Dinosaur Renaissance - Dinosaurs and The Origin of Birds

Dinosaurs and The Origin of Birds

For more details on this topic, see Origin of birds.

In the mid and latter parts of the nineteenth century, many scientists thought there was a close relationship between birds and dinosaurs—and that dinosaurs represented an intermediate stage between "reptiles" and birds.

It was shortly after the 1859 publication of Charles Darwin's The Origin of Species, British biologist and evolution-defender Thomas Henry Huxley proposed that birds were descendants of dinosaurs. He cited skeletal similarities, particularly among dinosaurs, the "first bird"—Archaeopteryx—and modern birds.

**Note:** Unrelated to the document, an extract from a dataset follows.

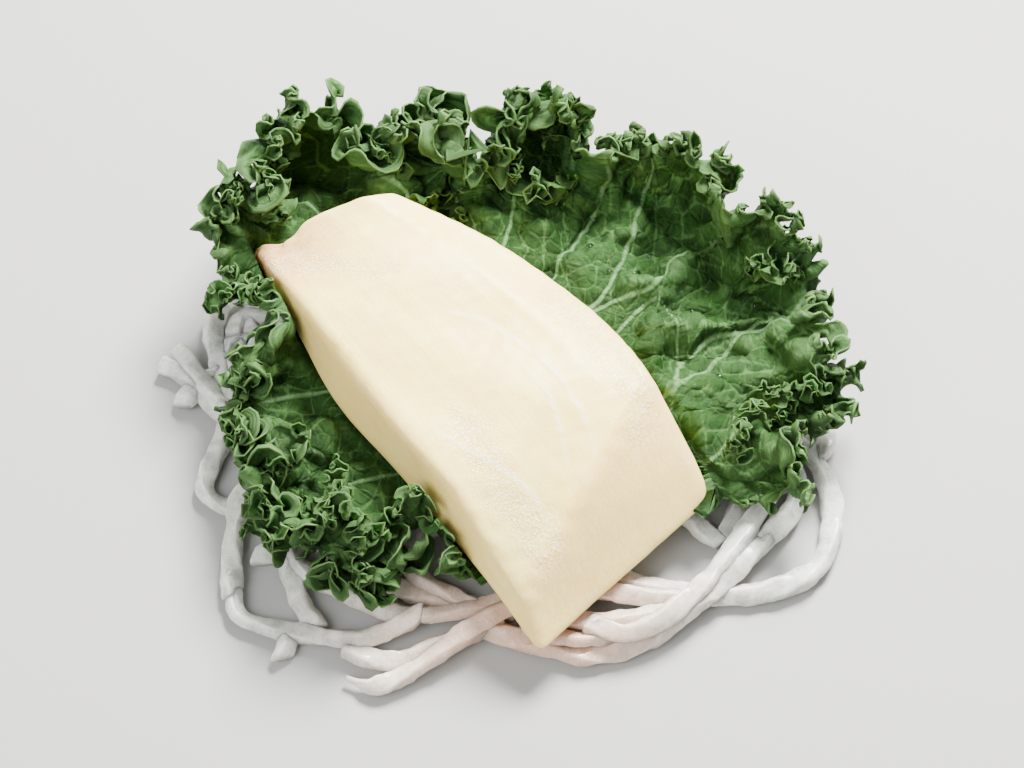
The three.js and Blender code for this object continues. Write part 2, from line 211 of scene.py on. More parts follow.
# Relief of the blade: veins, and lumps as rows of height, wavelength, seed and count of waves. The broad
# lumps have a height at the leaf's middle and how much more at its rim.
RELIEF = {
    "fade": (0.8, 1), "vein_width": 0.2, "vein_wider": 0.22, "vein_height": 0.16, "vein_below": 1.2,
    "broad": [(1.0, 4.6, 31, 9)], "broad_height": (0.25, 0.4), "fine": [(0.14, 1.7, 32, 15)],
    "rim": [(0.13, 2.0, 33, 15)], "grown": (0.2, 0.5), "rim_grown": (0.72, 0.88), "reach": 3.0,
    # Distances from the slice over which the relief comes in, and over which the leaf gets painted shadow
    # from the slice
    "clear": (0, 3), "shaded": (0, 5),
}

# Waves of the leaf's margin, large ones first: each rides on the one before
SWELL = {
    "waves": 13, "size": 3.0, "meander": 0.45, "drift": 1.3, "drifts": 3, "lean": 1.6,
    "uneven": 0.35, "patches": 5, "phase": 0.4,
}
WAVE_VALUES = ("waves", "flare", "band", "meander", "drift", "drifts", "lean", "uneven", "patches", "phase")
RUFFLES = [dict(zip(WAVE_VALUES, row)) for row in (
    (37, 24, 0.7, 0.4, 1.9, 5, 3.0, 0.35, 8, 1.9),
    (103, 46, 0.55, 0.3, 2.6, 7, 4.0, 0.4, 13, 0.7),
    (269, 48, 0.28, 0.16, 3.1, 11, 5.0, 0.5, 21, 2.9),
    (587, 48, 0.11, 0.08, 4.1, 17, 6.0, 0.5, 34, 1.2),
)]

# Side lobes that rise from the blade: angle and share of their foot, heading from outwards, lift,
# length and spread
LOBES = [
    (101, 0.68, 178, 24, 7.5, 54), (99, 0.80, 172, 34, 7.5, 50), (106, 0.76, 190, 30, 6.5, 48),
    (111, 0.90, 172, 28, 8.0, 50), (89, 0.84, 184, 30, 6.5, 44), (79, 0.71, 178, 22, 9.0, 36),
    (75, 0.92, 182, 30, 6.5, 46), (123, 0.95, 178, 16, 6.0, 62), (133, 0.92, 176, 20, 5.5, 58),
    (141, 0.86, 90, 24, 7.0, 50), (150, 0.93, 60, 26, 5.0, 56),
    (160, 0.88, 30, 24, 6.5, 56), (194, 0.80, 12, 22, 7.5, 50), (201, 0.84, 350, 24, 7.5, 52),
    (208, 0.72, 14, 26, 8.5, 50), (216, 0.78, 356, 24, 8.5, 50), (217, 0.64, 84, 24, 8.0, 56),
    (228, 0.72, 30, 24, 9.0, 46), (236, 0.84, 350, 24, 7.0, 52), (248, 0.84, 12, 22, 6.5, 54),
    (350, 0.70, 14, 26, 6.5, 48), (343, 0.78, 330, 24, 6.5, 50), (19, 0.84, 64, 30, 6.5, 50),
    (357, 0.90, 100, 28, 6.5, 50),
]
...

However, in 1926, Gerhard Heilmann wrote his influential book The Origin of Birds, in which he dismissed the dinosaur-bird link, based on the dinosaurs' supposed lack of a furcula (fused clavicles). Thereafter, the accepted hypotheses was that birds evolved from 'crocodylomorph' and 'thecodont' ancestors, rather than dinosaurs. This removed dinosaurs from playing a central role in debates about the origin of living species, and may have contributed to the decline of academic interest in dinosaur evolution.

This remained the situation until 1964, when John Ostrom discovered a small carnivorous dinosaur which he named Deinonychus antirrhopus, a theropod whose skeletal resemblance to birds seemed unmistakable. This led Ostrom to argue that Huxley had been right, and that birds had indeed evolved from dinosaurs. Although it was Deinonychus that inspired Ostrom to connect birds with dinosaurs, very similar birdlike dinosaurs, such as Velociraptor had been known for many decades, but no connection had been made. After Ostrom's discoveries, the idea that birds evolved from dinosaurs gained support among palaeontologists, and today it is almost universally accepted. Newer methods, such as cladistics, and the discovery of several feathered dinosaurs have helped confirm the relationship.

The relationship between dinosaurs and birds has led to considerable interest in dinosaur — particularly theropod — phylogeny, which is now far better understood.